„So endet die Nachkriegswelt und auch die Welt nach dem Kalten Krieg: noch nicht mit einem Knall und nicht mit etwas, was annähernd einem Wimmern gleicht, sondern mit einer Wutrede. In einem außergewöhnlichen Monolog, der am Montag weltweit live übertragen wurde, attackierte und delegitimierte der russische Präsident Wladimir Putin nicht nur die unabhängige Ukraine und ihre Regierung, sondern alle Seiten der Sicherheitsarchitektur in Europa und erklärte beide zu Kreaturen eines korrupten Westens – angeführt von den Vereinigten Staaten -, die Russland gegenüber unablässig feindselig eingestellt sind. (…)“ Washington Post
Moskau/New York/Berlin (dpa/iz). Russlands Anerkennung der selbsternannten Volksrepubliken Donezk und Luhansk im Osten der Ukraine verstößt nach Einschätzung von UN-Generalsekretär António Guterres gegen die Charta der Vereinten Nationen. Russland habe damit die Souveränität und territorialen Integrität der Ukraine verletzt, sagte Guterres laut Mitteilung am 21. Februar. Er sei stark besorgt und rufe erneut zu einer friedlichen Lösung des Konflikts auf. Die Charta ist der Gründungsvertrag und damit eine Art Verfassung der Vereinten Nationen.

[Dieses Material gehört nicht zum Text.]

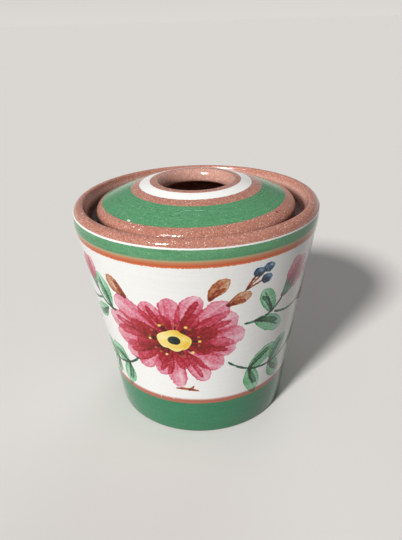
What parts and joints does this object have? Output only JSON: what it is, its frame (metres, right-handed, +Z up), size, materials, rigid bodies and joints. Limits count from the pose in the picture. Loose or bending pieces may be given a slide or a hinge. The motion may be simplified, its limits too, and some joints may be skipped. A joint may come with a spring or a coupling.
{
  "type": "hair receiver",
  "caption": "Tapered earthenware hair receiver: a jar with a gallery rim and a lift-off domed lid with a finger hole.",
  "frame": {"origin": "centre of the circle that the foot ring stands on", "axes": "+Z up, along the turning axis of the jar and the lid"},
  "size_m": [0.0892, 0.0892, 0.0887],
  "materials": {
    "jar_glaze": "clear glaze over cream slip, green bands and red earthenware",
    "lid_glaze": "clear glaze over green slip and red earthenware"
  },
  "bodies": {
    "jar": {"jar": "jar_glaze"},
    "lid": {"lid": "lid_glaze"}
  },
  "joints": [
    {"name": "lid_lift", "type": "slide", "parent": "jar", "child": "lid", "axis": [0, 0, 1], "range_m": [0, 0.06]}
  ]
}
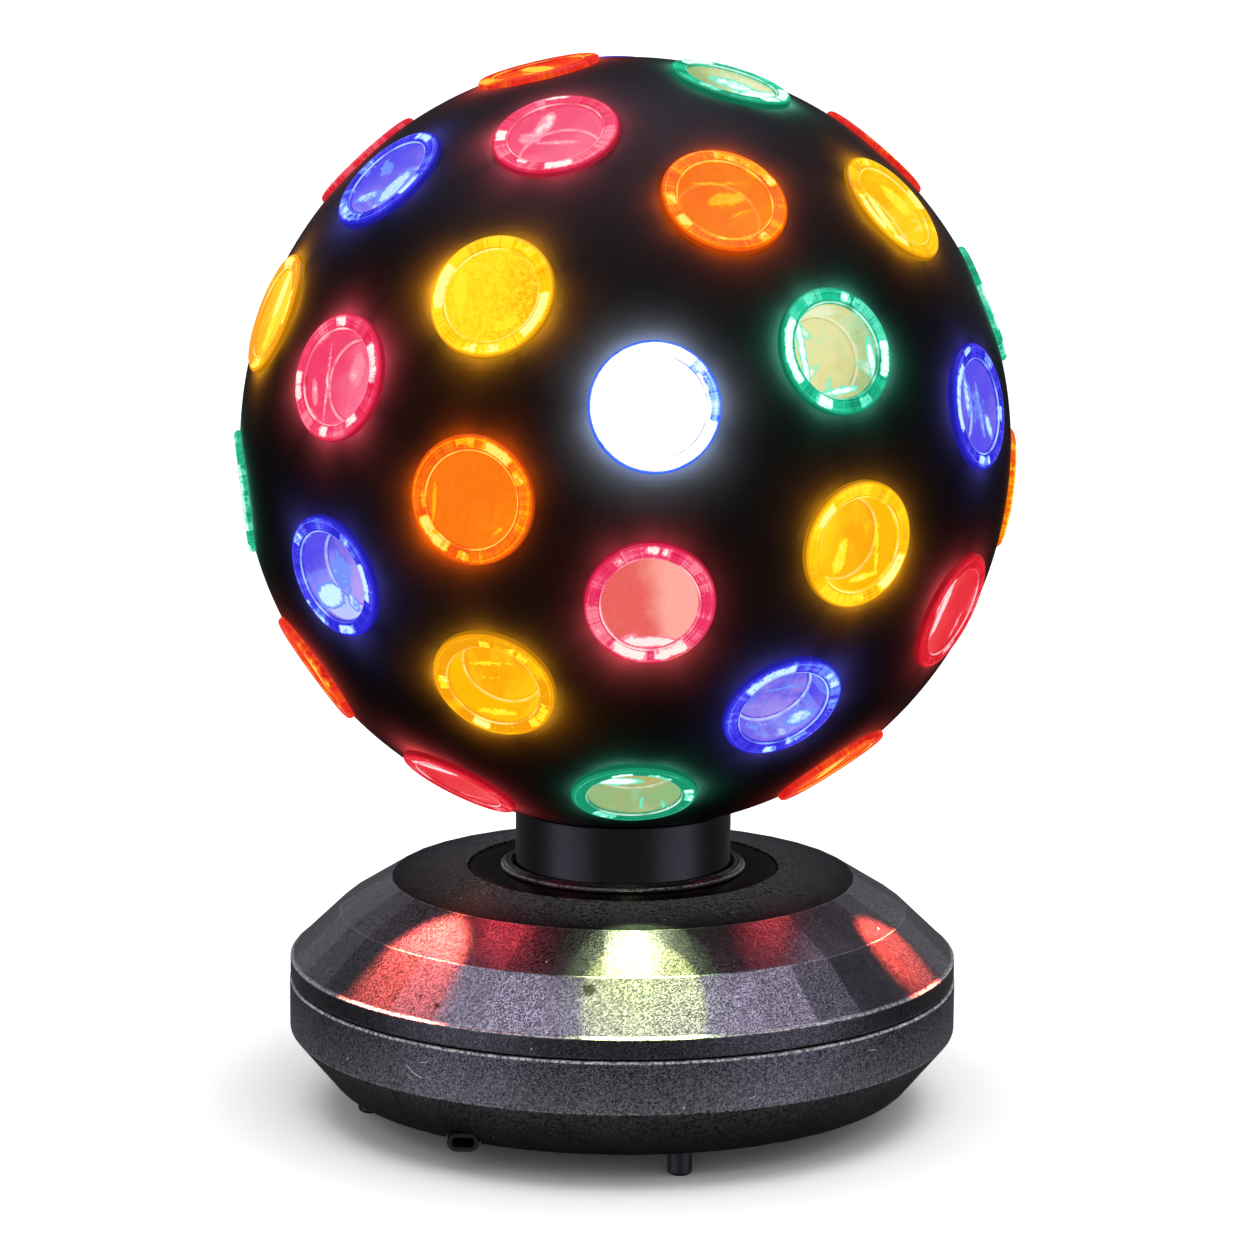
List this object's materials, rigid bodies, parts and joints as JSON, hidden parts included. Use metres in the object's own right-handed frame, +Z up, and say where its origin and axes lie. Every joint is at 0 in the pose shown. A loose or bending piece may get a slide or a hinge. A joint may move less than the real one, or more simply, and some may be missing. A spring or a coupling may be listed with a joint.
{
  "type": "disco ball lamp",
  "caption": "Table lamp with a hollow black ball of round coloured lenses that turns on a low faceted base, lit from inside by fixed diodes.",
  "frame": {"origin": "on the ground under the ball's turning axis, level with the bottoms of the feet", "axes": "+Z up along the axis that the ball turns about; -Y is the side the picture was taken from; +X to its right"},
  "size_m": [0.2032, 0.2028, 0.2772],
  "materials": {
    "lens_red": "clear tinted plastic, polished",
    "lens_orange": "clear tinted plastic, polished",
    "lens_yellow": "clear tinted plastic, polished",
    "lens_green": "clear tinted plastic, polished",
    "lens_blue": "clear tinted plastic, polished",
    "ball_plastic": "satin black",
    "grained_plastic": "dark grey with a fine moulded grain",
    "satin_plastic": "satin black",
    "bearing_plastic": "natural white, self-lubricating",
    "foot_rubber": "matt black",
    "zinc_steel": "zinc plated",
    "post_steel": "drawn tube",
    "heat_sink": "plain aluminium",
    "circuit_board": "green solder mask",
    "led": "clear dome over white light"
  },
  "bodies": {
    "base": {"base_lower_shell": "grained_plastic", "base_screw_1": "zinc_steel", "base_screw_2": "zinc_steel", "base_screw_3": "zinc_steel", "base_upper_shell": "grained_plastic", "bearing_bush": "bearing_plastic", "collar_ring": "grained_plastic", "cord_grommet": "foot_rubber", "driver_board": "circuit_board", "foot_1": "foot_rubber", "foot_2": "foot_rubber", "foot_3": "foot_rubber", "foot_4": "foot_rubber", "gear_motor": "zinc_steel", "lamp_post": "post_steel", "led_1": "led", "led_2": "led", "led_3": "led", "light_head": "heat_sink", "motor_screw_1": "zinc_steel", "motor_screw_2": "zinc_steel", "top_plate": "satin_plastic"},
    "ball": {"ball_shell": "ball_plastic", "lens_01_red": "lens_red", "lens_02_green": "lens_green", "lens_03_red": "lens_red", "lens_04_red": "lens_red", "lens_05_blue": "lens_blue", "lens_06_yellow": "lens_yellow", "lens_07_red": "lens_red", "lens_08_orange": "lens_orange", "lens_09_yellow": "lens_yellow", "lens_10_green": "lens_green", "lens_11_yellow": "lens_yellow", "lens_12_green": "lens_green", "lens_13_red": "lens_red", "lens_14_blue": "lens_blue", "lens_15_blue": "lens_blue", "lens_16_orange": "lens_orange", "lens_17_green": "lens_green", "lens_18_orange": "lens_orange", "lens_19_yellow": "lens_yellow", "lens_20_blue": "lens_blue", "lens_21_red": "lens_red", "lens_22_red": "lens_red", "lens_23_yellow": "lens_yellow", "lens_24_blue": "lens_blue", "lens_25_red": "lens_red", "lens_26_red": "lens_red", "lens_27_red": "lens_red", "lens_28_green": "lens_green", "lens_column_1": "lens_green", "lens_column_2": "lens_red", "lens_column_3": "lens_yellow", "lens_column_4": "lens_blue", "lens_column_5": "lens_orange", "lock_ring": "satin_plastic", "neck_hub": "satin_plastic", "ring_gear": "bearing_plastic"},
    "pinion": {"pinion": "bearing_plastic"}
  },
  "joints": [
    {"name": "ball_spin", "type": "hinge", "parent": "base", "child": "ball", "pos_m": [0, 0, 0.1757], "axis": [0, 0, 1], "continuous": true},
    {"name": "pinion_spin", "type": "hinge", "parent": "base", "child": "pinion", "pos_m": [0.02418, 0.03795, 0.0295], "axis": [0, 0, 1], "continuous": true}
  ],
  "couplings": [
    {"joint": "pinion_spin", "follows": "ball_spin", "ratio": -4}
  ]
}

Russland droht Ukraine mit „äußerst gefährlichen Folgen“
Russland hat der Ukraine nach der Anerkennung bei militärischen Provokationen mit weiteren Konsequenzen gedroht. Kiew habe „militärische Pläne“ und würde Luhansk und Donezk beschießen und provozieren. Nach der Anerkennung durch Moskau könne dies „äußerst gefährliche Folgen haben“, sagte der russische UN-Botschafter Wassili Nebensja bei einer kurzfristig anberaumten Dringlichkeitssitzung des UN-Sicherheitsrates in New York am Abend des 21. Februar (Ortszeit). „Wir beabsichtigen nicht, ein neues Blutbad im Donbass zuzulassen.“
Für die Eskalation gab der Botschafter der ukrainischen Führung die Schuld. Die Weigerung Kiews, direkt mit den Separatisten zu verhandeln, habe gezeigt, dass es das Minsker Abkommen nicht habe erfüllen wollen. Um einen Krieg zu vermeiden, müsse die Ukraine nun zu einem Ende seiner Provokationen gezwungen werden.

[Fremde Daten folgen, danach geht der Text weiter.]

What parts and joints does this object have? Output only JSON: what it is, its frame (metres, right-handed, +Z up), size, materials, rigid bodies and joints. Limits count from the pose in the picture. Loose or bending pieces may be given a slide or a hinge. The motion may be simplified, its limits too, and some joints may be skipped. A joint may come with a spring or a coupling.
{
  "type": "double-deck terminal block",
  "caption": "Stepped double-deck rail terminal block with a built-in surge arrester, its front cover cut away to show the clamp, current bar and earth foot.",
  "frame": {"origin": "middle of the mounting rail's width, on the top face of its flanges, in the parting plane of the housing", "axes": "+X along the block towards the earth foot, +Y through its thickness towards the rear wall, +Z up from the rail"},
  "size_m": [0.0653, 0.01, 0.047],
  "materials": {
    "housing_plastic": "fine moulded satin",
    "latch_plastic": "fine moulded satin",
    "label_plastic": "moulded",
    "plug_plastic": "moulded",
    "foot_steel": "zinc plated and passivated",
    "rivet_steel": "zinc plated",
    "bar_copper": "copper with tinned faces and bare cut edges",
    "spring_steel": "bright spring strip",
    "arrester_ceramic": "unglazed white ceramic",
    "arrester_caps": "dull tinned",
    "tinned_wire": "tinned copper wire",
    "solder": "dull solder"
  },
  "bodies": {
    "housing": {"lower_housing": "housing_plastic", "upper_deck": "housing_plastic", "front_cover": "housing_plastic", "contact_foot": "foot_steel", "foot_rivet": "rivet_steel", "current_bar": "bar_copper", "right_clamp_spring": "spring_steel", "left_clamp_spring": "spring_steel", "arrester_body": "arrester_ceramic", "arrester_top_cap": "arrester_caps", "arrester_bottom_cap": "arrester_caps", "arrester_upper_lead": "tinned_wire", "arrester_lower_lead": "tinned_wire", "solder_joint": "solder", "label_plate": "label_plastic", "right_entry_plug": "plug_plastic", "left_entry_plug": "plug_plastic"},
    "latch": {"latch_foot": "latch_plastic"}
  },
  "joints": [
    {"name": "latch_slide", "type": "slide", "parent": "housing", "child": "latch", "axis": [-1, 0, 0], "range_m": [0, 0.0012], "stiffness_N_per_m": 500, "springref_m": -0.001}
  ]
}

Frankreich: Bereiten Sanktionen vor
Frankreich hat Sanktionen gegen Russland wegen des Entsendungsbefehls russischer Truppen in den umkämpften Osten der Ukraine angekündigt. „Mit unseren europäischen Partnern bereiten wir gezielte Sanktionen gegen diejenigen vor, die an dieser rechtswidrigen Entscheidung beteiligt waren“, sagte der französische UN-Botschafter Nicolas de Rivière bei einer kurzfristig anberaumten Dringlichkeitssitzung des UN-Sicherheitsrates in New York am Abend des 21. Februar (Ortszeit). Russland müsse nun von allen weiteren Schritten der Eskalation absehen.
OSZE verurteilt Anerkennung von Donezk
Die Organisation für Sicherheit und Zusammenarbeit in Europa (OSZE) hat die Anerkennung der selbst ernannten ostukrainischen Volksrepubliken Donezk und Luhansk durch Russland als unabhängige Staaten scharf verurteilt.
„Die Anerkennung wird nur weitere Spannungen schüren und wird die Bevölkerung, die in diesen Regionen lebt, vom Rest ihres Landes, der Ukraine, entzweien“, hieß es in einer in der Nacht zum 22. Februar veröffentlichten Mitteilung. „Dieser Schritt ist ein Verstoß gegen internationales Recht und gegen fundamentale OSZE-Prinzipien.“ Zudem widerspreche er dem 2015 für die Ostukraine geschlossenen Friedensplan.
Ischinger: Neue und gefährlichere Ära steht bevor
Nach der Anerkennung der selbst „Volksrepubliken“ sieht der scheidende Vorsitzende der Münchner Sicherheitskonferenz eine neue und gefährliche Ära kommen. „Dieser Tag wird lange als der Tag in Erinnerung bleiben, an dem die Hoffnung und der Traum einer europäischen Architektur auf der Grundlage der Charta von Paris endgültig zu Ende gegangen ist“, schrieb Wolfgang Ischinger am 22. Februar auf Twitter. Eine neue und gefährlichere Ära stehe nun bevor.
Ischinger bezog sich damit auf einen Tweet des russischen Politologen Dmitri Trenin, wonach die Anerkennung von Donezk und Luhansk durch Moskau eine wichtige Grenze überschreite. Die Charta von Paris sollte nach der Wiedervereinigung Deutschlands im November 1990 das Ende der Ost-West-Konfrontation besiegeln.